Review for WWE Backlash 2020

6 / 10

Backlash buckled under its own hype. If you are going to promote something as ‘The Greatest Match Ever’ you have to deliver. When you consider the number of Five Star, Matches of the Year that have come before. I will come to this match later… suffices to say, it wasn’t.

The event started off with a pretty good Triple Threat match for the WWE Women’s Tag Team Championship. All three teams (Champions: Bayley and Sasha banks, Alexa Bliss and Nikki Cross and The IIconics) work really well together and the stipulations made perfect sense. I am surprised that they are still holding off on splitting up Bayley and Sasha Banks which is inevitable, but the ending of the match was great.

Jeff Hardy against Sheamus is not a bad match, in fact it has some great moments. My issue is that this match had a great build, but a terrible finish and I do hope this is leading to something more.

The RAW Women's Championship match between Asuka and Nia Jax was hugely disappointing and I’m not sure what they are trying to do with it. Both worked well at times, but the ending was such a let down that I’m really not sure who it benefitted.

The 1-On-2 Handicap Match for the Universal Championship should have been amazing. The sight of Braun Strowman against both The Miz and John Morrison should have been full of action-packed spots and insane moments. Instead it just felt like any run-of-the-mill match and really should have played more on the two fighting over who would pin Braun. There was also very little to show Braun as dominant, which is a bizarre move.

The WWE Championship Match between Drew McIntyre and Bobby Lashley was fine. That’s it. It wasn’t great, it wasn’t awful, it just existed. The feud leading into it made no sense with this ‘unbreakable’ Full Nelson of Bobby Lashley. This is a gimmick that has been done before, but usually it is a slow build with the champion being the only person who can avenge all the people who had fallen to it. Instead it was just a match.

After this we had the insane mini-movie of The Viking Raiders against the Raw Tag Champions The Street Profits in a match that didn’t happen. Instead, it ended up just being a mad brawl interrupted by Akira Tozawa and a bunch of Motorcycle Ninjas!

I can’t believe I have just written that sentence.

I can only presume this was an attempt to parody or pay homage to the fight scene from the Anchorman films, just not as funny and I still do wish that WWE would stop doing this.

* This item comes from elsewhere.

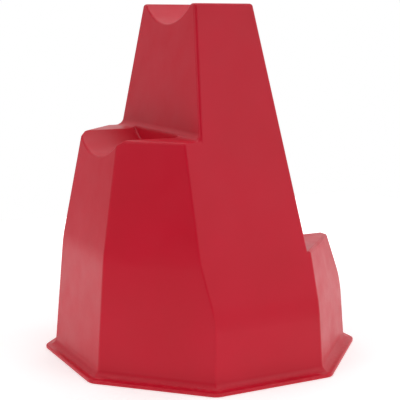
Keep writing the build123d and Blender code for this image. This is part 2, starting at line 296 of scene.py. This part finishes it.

Finally, we have Randy Orton against Edge in… sigh… The Greatest Wrestling Match Ever!

Where do I even begin with this? Firstly, the build and feud has been fine. I understood why they were facing and the idea of wrestling being for Edge ‘Everything’ while for Orton it was just Plan B was very interesting.

The match itself? Was not the greatest. I would go so far as say I don’t even think it’s the greatest either of them have ever had (The Orton/Cactus Jack Backlash 2004 and any of the Edge and Christian/Hardys/Dudleys TLC matches would easily take this).

This match definitely had its moments and the use of other people’s finishers was a nice touch, but the match just seemed to go on and on. In my opinion this would have been much better if it had been an Iron Man match and considering it went on for over forty minutes there would have been a lot more excitement if this had been the stipulation. As it is (especially as Edge is now out with an injury) this is potentially a sad end to a great career and certainly did not deliver the hype of calling it ‘The Greatest’.

Included is the Kickoff Match for the US Championship between Apollo Crews and Andrade. This featured a hilarious commentary by Kevin Owens in a tie. The match itself was fine, but nothing special, though I do have to admit I am curious as to what Kevin Owens wants out of his ‘friendship’ with Crews.

Backlash 2020 was built as having the Greatest Match Ever. When you make that kind of promise you need to deliver on it. This PPV didn’t. There is nothing on here that I would want to watch again and that’s not to say that it is unwatchable, just not worth watching again.

This is a problem that WWE seem to be having at the moment. PPVs are just average, not really offering much more than any weekly episode of Raw and Smackdown. Considering all the issues that Covid-19 and how they don’t need to worry about filling arenas, this is the time WWE could make those risks, try something new… and no I don’t mean lots more mini-movies.

Instead, the backlash to this PPV is it didn’t feature the Greatest Match Ever.